▸ STORED RECORDS:

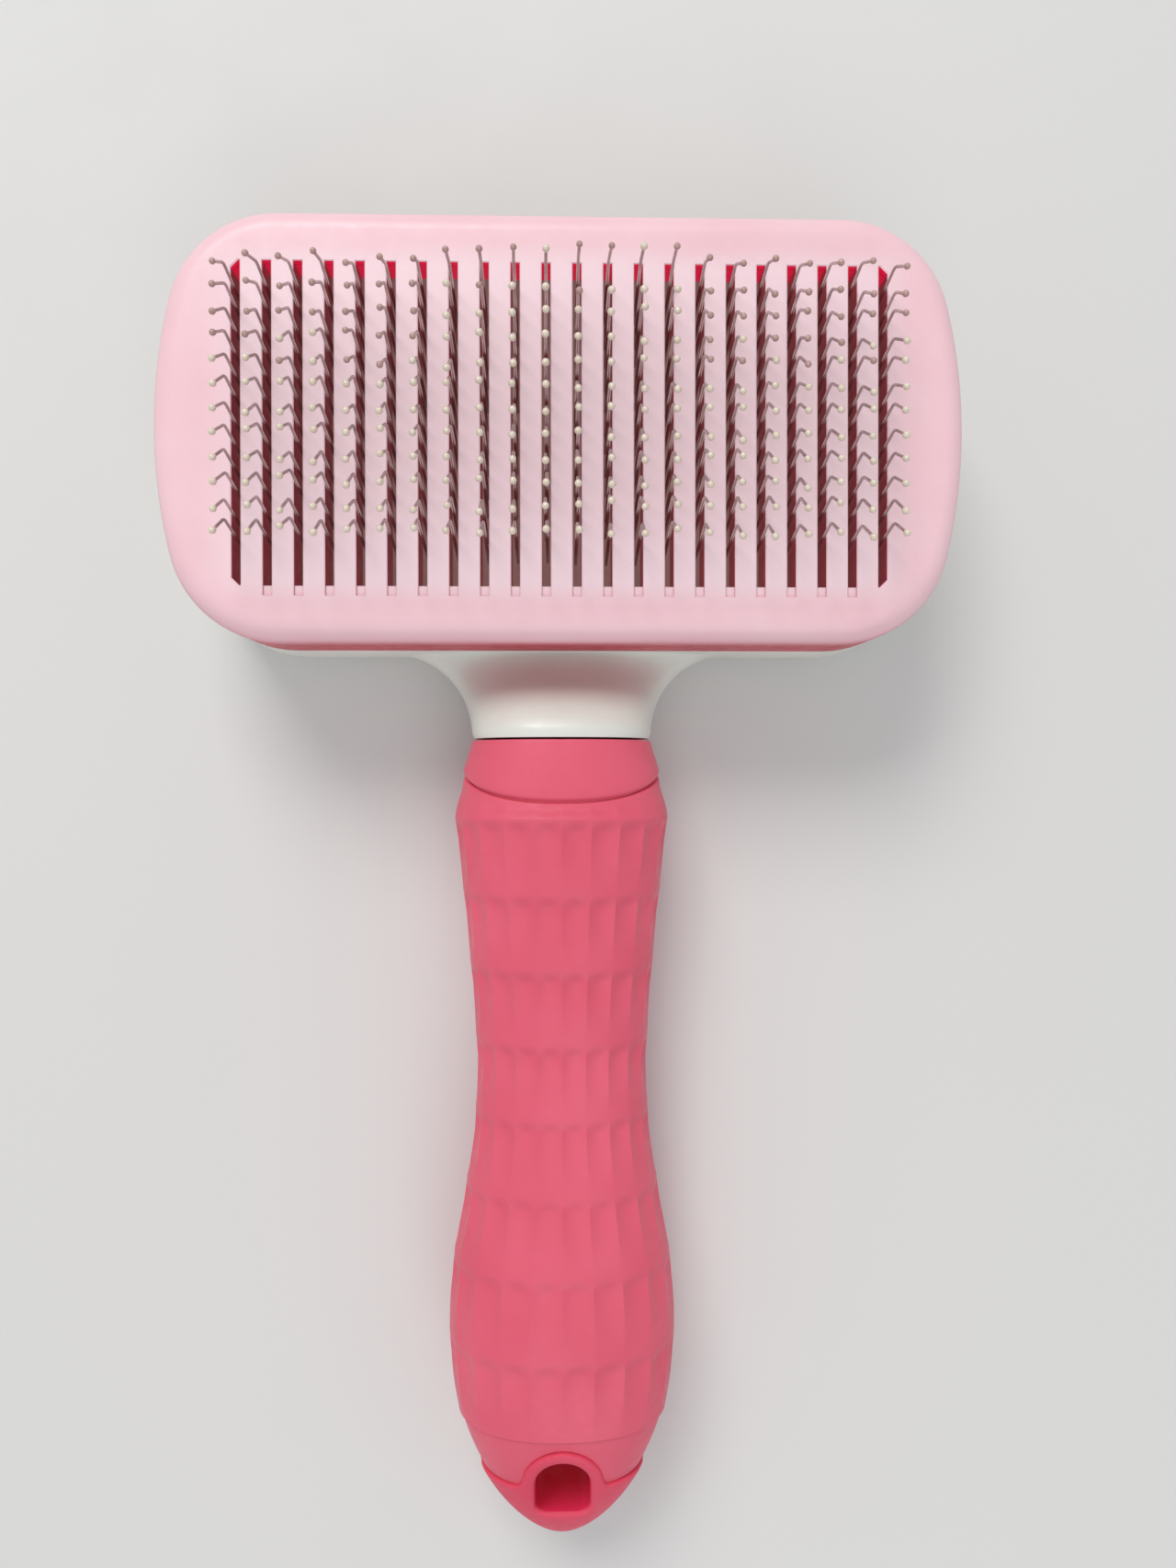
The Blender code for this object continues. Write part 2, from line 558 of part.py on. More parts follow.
def latch_reach():
    """How far the latch's nose moves to each side of its middle place."""
    return LATCH_LENGTH * sin(LATCH_SWING / 2)


def latch_level():
    return SHELL_FLOOR + GAP + 0.1 * MM


def groove_body():
    """The slanted groove in the button's side, in the button's own place at rest."""
    nose_level = latch_level() + LATCH_THICKNESS / 2
    half = LATCH_NOSE_WIDTH / 2 + 0.5 * MM
    slant = 2 * latch_reach() / PIN_TRAVEL
    low = nose_level - LATCH_THICKNESS / 2 - 2 * GAP
    high = BUTTON_TOP + GAP
    x0, x1 = BUTTON_RADIUS - GROOVE_DEPTH, BUTTON_RADIUS + FLANGE_WIDTH + GAP
    rings = []
    for z in (low, high):
        y = -latch_reach() + slant * (z - nose_level)
        rings.append(at_level(four_corners_box(x0, x1, y - half, y + half), z))
    return loft(rings)


def make_carrier_screws(steel, parent):
    for number, place in enumerate(carrier_screw_places(), 1):
        length = SCREW_HEAD_HEIGHT + GAP + RETAINER_THICKNESS + 0.7 * BED_THICKNESS
        screw(f"carrier_screw_{number}", steel, length,
              (*place, RETAINER_BOTTOM - SCREW_HEAD_HEIGHT - FIT_GAP), parent)
    screw("button_screw", steel, SCREW_HEAD_HEIGHT + RETAINER_THICKNESS + 3 * MM,
          (0, 0, RETAINER_TOP), parent, down=True)


# Posts, springs, latch and screws of the head

def helix_tube(radius, wire, turns, bottom, top):
    """A closed coil of wire about Z."""
    steps = int(ceil(turns * 8))
    rings = []
    for i in range(steps + 1):
        angle = 2 * pi * turns * i / steps
        centre = Vector((radius * cos(angle), radius * sin(angle), bottom + (top - bottom) * i / steps))
        out = Vector((cos(angle), sin(angle), 0))
        up = Vector((0, 0, 1))
        rings.append([centre + wire * (out * cos(a) + up * sin(a)) for a in (0, 2 * pi / 3, 4 * pi / 3)])
    return loft(rings)


def make_posts_and_springs(steel, post_places):
    for number, place in enumerate(post_places, 1):
        post = turned([(POST_RADIUS, SHELL_FLOOR / 2 + FIT_GAP), (POST_RADIUS, DECK_BOTTOM + POST_SEAT)],
                      ROUND_STEPS)
        add_object(f"guide_post_{number}", post, steel, (place[0], HEAD_Y + place[1], 0))
        spring = helix_tube(SPRING_RADIUS, SPRING_WIRE_RADIUS, SPRING_TURNS,
                            BED_TOP + SPRING_WIRE_RADIUS + GAP / 2, DECK_BOTTOM - SPRING_WIRE_RADIUS - GAP)
        add_object(f"return_spring_{number}", spring, steel, (place[0], HEAD_Y + place[1], 0))


def latch_pivot_place():
    return BUTTON_RADIUS - LATCH_NOSE_DEPTH + LATCH_LENGTH, HEAD_Y


def make_latch(steel):
    """The arm reaches from its pivot to the button's groove; it is made straight and turned to its rest."""
    bottom = latch_level()
    hub = LATCH_WIDTH / 2 + 0.3 * MM
    nose = LATCH_NOSE_WIDTH / 2
    nose_length = GROOVE_DEPTH + FLANGE_WIDTH
    outline = arc((0, 0), hub, -0.75 * pi, 0.75 * pi, 9)
    outline += [(-LATCH_LENGTH + nose_length + 1 * MM, nose + 0.3 * MM), (-LATCH_LENGTH + nose_length, nose),
                (-LATCH_LENGTH, nose), (-LATCH_LENGTH, -nose), (-LATCH_LENGTH + nose_length, -nose),
                (-LATCH_LENGTH + nose_length + 1 * MM, -nose - 0.3 * MM)]
    x, y = latch_pivot_place()
    arm = add_object("latch_arm", prism(outline, 0, LATCH_THICKNESS), steel, (x, y, bottom))
    arm.rotation_euler = (0, 0, LATCH_SWING / 2)
    bore = add_object("latch_bore", prism(circle(LATCH_PIN_RADIUS + FIT_GAP, 12), -GAP,
                                          LATCH_THICKNESS + GAP), steel, (x, y, bottom))
    bore.hide_render = True
    bore.display_type = "WIRE"
    boolean = arm.modifiers.new("latch_bore", "BOOLEAN")
    boolean.solver = "EXACT"
    boolean.object = bore
    pivot = turned([(LATCH_PIN_RADIUS, SHELL_FLOOR / 2 + FIT_GAP),
                    (LATCH_PIN_RADIUS, bottom + LATCH_THICKNESS + FIT_GAP)], 12)
    add_object("latch_pivot", pivot, steel, (x, y, 0))


def make_housing_screws(steel, boss_places):
    for number, place in enumerate(boss_places, 1):
        screw(f"housing_screw_{number}", steel, housing_screw_end() - screw_seat(),
              (place[0], HEAD_Y + place[1], screw_seat()))


# Handle

def core_rod(near, far, extra):
    """The rod inside the handle, or with some extra the bore that it fits."""
    half_width = CORE_HALF_WIDTH + extra
    half_height = CORE_HALF_HEIGHT + extra
    return loft([section(half_width, half_height, y) for y in (near, far)])


def neck_screw_y():
    return COLLAR_FRONT + CORE_SPIGOT / 2


def neck_screw_level():
    return HANDLE_LEVEL - NECK_HALF_WIDTH * HANDLE_FLATNESS + SCREW_HEAD_HEIGHT


def handle_ring(y, sag=0.0):
    half_width = handle_half_width(y)
    return section(half_width, half_width * HANDLE_FLATNESS, y, sag=sag)


def make_collar(pink):
    front_half = NECK_HALF_WIDTH + 0.1 * MM
    back_half = NECK_HALF_WIDTH + COLLAR_FLARE
    rim = 0.5 * MM
    rings = [section(CORE_HALF_WIDTH + GAP, CORE_HALF_HEIGHT + GAP, COLLAR_FRONT)]
    rings.append(section(front_half, front_half * HANDLE_FLATNESS, COLLAR_FRONT))
    rings.append(section(back_half, back_half * HANDLE_FLATNESS, SEAM_Y + 2 * rim, sag=SEAM_SAG))
    back_edge = back_half - rim
    rings.append(section(back_edge, back_edge * HANDLE_FLATNESS, SEAM_Y + GAP, sag=SEAM_SAG))
    rings.append(section(CORE_HALF_WIDTH + GAP, CORE_HALF_HEIGHT + GAP, SEAM_Y + GAP, sag=SEAM_SAG))
    add_tube("collar", rings, pink)


def add_tube(name, rings, finish):
    """A closed tube: its rings run once round its wall, and the last meets the first."""
    bm = bmesh.new()
    loops = [[bm.verts.new(point) for point in ring] for ring in rings]
    for below, above in zip(loops, loops[1:] + loops[:1]):
        for i in range(len(below)):
            j = (i + 1) % len(below)
            bm.faces.new((below[i], below[j], above[j], above[i]))
    return add_object(name, bm, finish)


def make_grip():
    rim = 0.5 * MM
    front = SEAM_Y - GAP
    front_half = handle_half_width(front) - rim
    bore = (CORE_HALF_WIDTH + GAP, CORE_HALF_HEIGHT + GAP)
    rings = [section(*bore, front, sag=SEAM_SAG), section(front_half, front_half * HANDLE_FLATNESS, front,
                                                          sag=SEAM_SAG)]
    stations = [(front - 2 * rim, 1.0), ((front + SHOULDER_Y) / 2 - rim, 0.5), (SHOULDER_Y, 0.0)]
    rings += [handle_ring(y, SEAM_SAG * share) for y, share in stations]
    back = CORE_STEP_Y + GAP
    spans = 14
    rings += [handle_ring(SHOULDER_Y + (BULGE_Y - SHOULDER_Y) * i / spans) for i in range(1, spans + 1)]
    rings += [handle_ring(BULGE_Y + (back - BULGE_Y) * share) for share in (0.4, 0.75, 1)]
    rings.append(section(*bore, back))
    add_tube("grip", rings, material("pink_rubber", (0.68, 0.10, 0.18), 0.65))


def make_handle_core(pink):
    rings = [section(CORE_HALF_WIDTH, CORE_HALF_HEIGHT, y)
             for y in (COLLAR_FRONT + CORE_SPIGOT, CORE_STEP_Y)]
    steps = 9
    start = asin((BULGE_Y - CORE_STEP_Y) / BULGE_TO_END)
    for i in range(steps):
        along = BULGE_TO_END * sin(start + (pi / 2 - start) * i / (steps + 0.6))
        rings.append(handle_ring(BULGE_Y - along))
    last = 1.0 * MM
    rings.append(section(last, last * HANDLE_FLATNESS, END_Y))
    core = add_object("handle_core", loft(rings), pink)
    cut(core, "hang_hole", prism(hang_hole_outline(), -GAP, 2 * HANDLE_LEVEL + GAP))
    cut(core, "core_screw_hole", holes([(0, neck_screw_y())], SCREW_RADIUS + FIT_GAP,
                                       HANDLE_LEVEL - CORE_HALF_HEIGHT - GAP, HANDLE_LEVEL))


def hang_hole_outline():
    """An arch: round towards the grip, square with small round corners towards the end."""
    half = HANG_HOLE_WIDTH / 2
    low = END_Y + HANG_HOLE_FROM_END
    corner = 1.5 * MM
    outline = arc((0, low + HANG_HOLE_LENGTH - half), half, 0, pi, 10)
    outline += arc((corner - half, low + corner), corner, pi, 1.5 * pi, 3)
    outline += arc((half - corner, low + corner), corner, 1.5 * pi, 2 * pi, 3)
    return outline


def main():
    for old in list(bpy.data.objects):
        bpy.data.objects.remove(old, do_unlink=True)
    steel = material("steel", (0.55, 0.55, 0.56), 0.35, 1.0)
    wire = material("steel_wire", (0.52, 0.50, 0.50), 0.3, 1.0)
    boss_places = four_corners(*head_corner(BOSS_INSET))
    post_places = four_corners(HEAD_WIDTH / 2 - POST_INSET, POST_SPREAD / 2)

    make_face_plate()
    make_middle_frame(boss_places, post_places)
    make_back_shell(boss_places, post_places)

    carrier = add_empty("pin_carrier_axis", (0, HEAD_Y, 0))
    make_bed(carrier, boss_places, post_places)
    make_retainer(carrier)
    make_button(carrier)
    make_carrier_screws(steel, carrier)
    for column in range(SLOT_COUNT):
        make_pin_row(column, wire, carrier)

    make_posts_and_springs(steel, post_places)
    make_latch(steel)
    make_housing_screws(steel, boss_places)

    pink = material("pink_plastic", (0.62, 0.06, 0.12), 0.4)
    make_collar(pink)
    make_grip()
    make_handle_core(pink)
    shank_end = HANDLE_LEVEL - GAP
    screw("neck_screw", steel, shank_end - neck_screw_level(), (0, neck_screw_y(), neck_screw_level()))


main()
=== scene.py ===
"""Looks of a self-cleaning slicker brush lying on its back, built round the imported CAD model.

Shapes are written in millimetres in the CAD frame: +X right, +Y towards the head, +Z up to the pins.
"""
import random
from math import asin, copysign, cos, hypot, pi, radians, sin, sqrt, tan

import bmesh
import bpy
from mathutils import Matrix, Vector


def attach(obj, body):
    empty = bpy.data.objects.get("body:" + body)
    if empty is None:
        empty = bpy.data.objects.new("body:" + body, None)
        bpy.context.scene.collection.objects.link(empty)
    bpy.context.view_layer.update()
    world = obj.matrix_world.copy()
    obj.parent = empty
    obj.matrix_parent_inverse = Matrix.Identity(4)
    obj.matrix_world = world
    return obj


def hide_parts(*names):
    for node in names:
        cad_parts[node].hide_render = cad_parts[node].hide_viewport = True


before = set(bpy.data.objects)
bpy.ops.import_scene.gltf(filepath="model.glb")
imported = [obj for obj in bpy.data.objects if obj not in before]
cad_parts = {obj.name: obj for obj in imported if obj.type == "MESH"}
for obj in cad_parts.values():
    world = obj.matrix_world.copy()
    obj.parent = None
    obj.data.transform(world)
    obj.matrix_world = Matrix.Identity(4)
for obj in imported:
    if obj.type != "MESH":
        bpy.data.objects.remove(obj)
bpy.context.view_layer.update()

MM = 0.001
MM_MATRIX = Matrix.Scale(MM, 4)

# Head, as in the CAD
HEAD_Y = 62.0
HEAD_WIDTH = 105.2
HEAD_LENGTH = 55.4
SIDE_RADIUS = 70.0
CORNER_RADIUS = 14.6
SHELL_WALL = 2.0
SHELL_FLOOR = 2.2
SHELL_TOP = 15.0
SHELL_EDGE = 7.0
RING_BOTTOM = 15.3
RING_TOP = 22.7
DECK_BOTTOM = 22.7
DECK_TOP = 26.7
PLATE_BOTTOM = 26.8
FACE = 28.0
SKIRT_BOTTOM = 23.0
FACE_EDGE = 3.0
BED_INSET = 4.6
BED_BOTTOM = 17.0
BED_TOP = 20.0
BUTTON_TOP = 14.4
POSTS = (45.2, 8.0)
POST_HOLE = 1.15
BOSS_INSET = 4.1
BOSS_RADIUS = 2.3

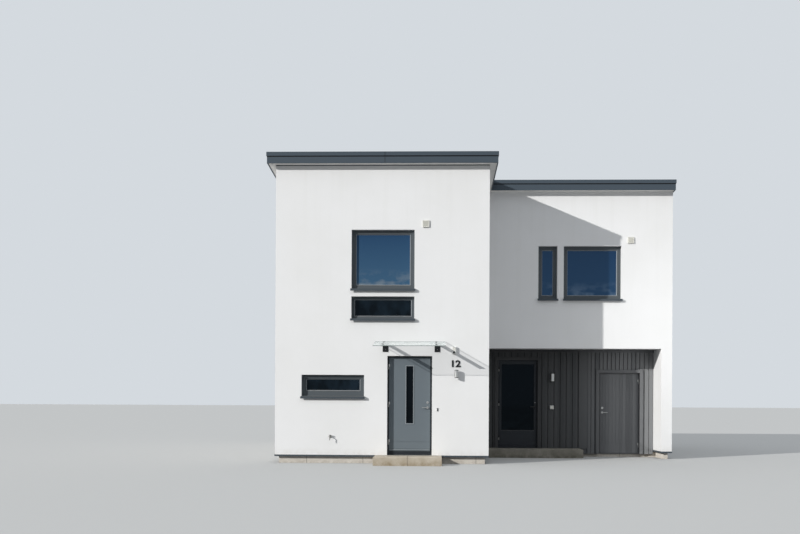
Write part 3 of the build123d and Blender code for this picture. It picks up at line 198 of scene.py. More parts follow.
# Facing boards along the footing meet at fine open joints
BOARD_PITCH = 1.191
FIRST_JOINT = -3.752
OPEN_JOINT = 0.007
open_joints(cast_concrete, FIRST_JOINT, BOARD_PITCH, OPEN_JOINT)
paint_nodes(cast_concrete, "foundation_slab")


def add_object(name, data):
    """A new object in the scene."""
    item = bpy.data.objects.new(name, data)
    bpy.context.scene.collection.objects.link(item)
    return item


def add_piece(name, meshes, body, smooth_angle=None):
    """One named piece out of these meshes, carried by a body, with their finishes."""
    materials = []
    whole = bmesh.new()
    for mesh in meshes:
        first = len(whole.faces)
        whole.from_mesh(mesh)
        whole.faces.ensure_lookup_table()
        for material in mesh.materials:
            if material not in materials:
                materials.append(material)
        for face in whole.faces[first:]:
            face.material_index = materials.index(mesh.materials[face.material_index])
    joined = bpy.data.meshes.new(name)
    whole.to_mesh(joined)
    whole.free()
    for material in materials:
        joined.materials.append(material)
    if smooth_angle is not None:
        joined.shade_smooth()
        joined.set_sharp_from_angle(angle=math.radians(smooth_angle))
    piece = add_object(name, joined)
    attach(piece, body)
    return piece


def form_mesh(form, material):
    """The finished mesh of a built form."""
    mesh = bpy.data.meshes.new("form")
    form.to_mesh(mesh)
    form.free()
    mesh.materials.append(material)
    return mesh


def block(low, high, material, ease=0.0):
    """A mesh block between two corners, with its edges eased."""
    form = bmesh.new()
    size = Vector(high) - Vector(low)
    centre = (Vector(high) + Vector(low)) / 2
    bmesh.ops.create_cube(form, size=1.0, matrix=Matrix.Translation(centre) @ Matrix.Diagonal((*size, 1.0)))
    if ease:
        bmesh.ops.bevel(form, geom=form.edges[:], offset=ease, segments=1, affect="EDGES")
    return form_mesh(form, material)


# Mortar fills the grooves that the casting form left in the front edge
GROOVES = (-3.349, -2.169, -0.989)
GROOVE_WIDTH = 0.008
GROOVE_DEPTH = 0.004
edge_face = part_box("foundation_slab")[0].y
edge_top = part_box("base_drip_flashing")[1].z
add_piece("plinth_mortar", [
    block((middle - GROOVE_WIDTH / 2, edge_face, 0.0),
          (middle + GROOVE_WIDTH / 2, edge_face + GROOVE_DEPTH, edge_top), cast_concrete)
    for middle in GROOVES], "house")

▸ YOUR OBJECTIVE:
Output only the lines from the one containing "0.06, 0.12), 0.4)" through the one containing "before = set(bpy.data.objects)", inclusive, exactly as written.

▸ SOLUTION BELOW:
    pink = material("pink_plastic", (0.62, 0.06, 0.12), 0.4)
    make_collar(pink)
    make_grip()
    make_handle_core(pink)
    shank_end = HANDLE_LEVEL - GAP
    screw("neck_screw", steel, shank_end - neck_screw_level(), (0, neck_screw_y(), neck_screw_level()))


main()
=== scene.py ===
"""Looks of a self-cleaning slicker brush lying on its back, built round the imported CAD model.

Shapes are written in millimetres in the CAD frame: +X right, +Y towards the head, +Z up to the pins.
"""
import random
from math import asin, copysign, cos, hypot, pi, radians, sin, sqrt, tan

import bmesh
import bpy
from mathutils import Matrix, Vector


def attach(obj, body):
    empty = bpy.data.objects.get("body:" + body)
    if empty is None:
        empty = bpy.data.objects.new("body:" + body, None)
        bpy.context.scene.collection.objects.link(empty)
    bpy.context.view_layer.update()
    world = obj.matrix_world.copy()
    obj.parent = empty
    obj.matrix_parent_inverse = Matrix.Identity(4)
    obj.matrix_world = world
    return obj


def hide_parts(*names):
    for node in names:
        cad_parts[node].hide_render = cad_parts[node].hide_viewport = True


before = set(bpy.data.objects)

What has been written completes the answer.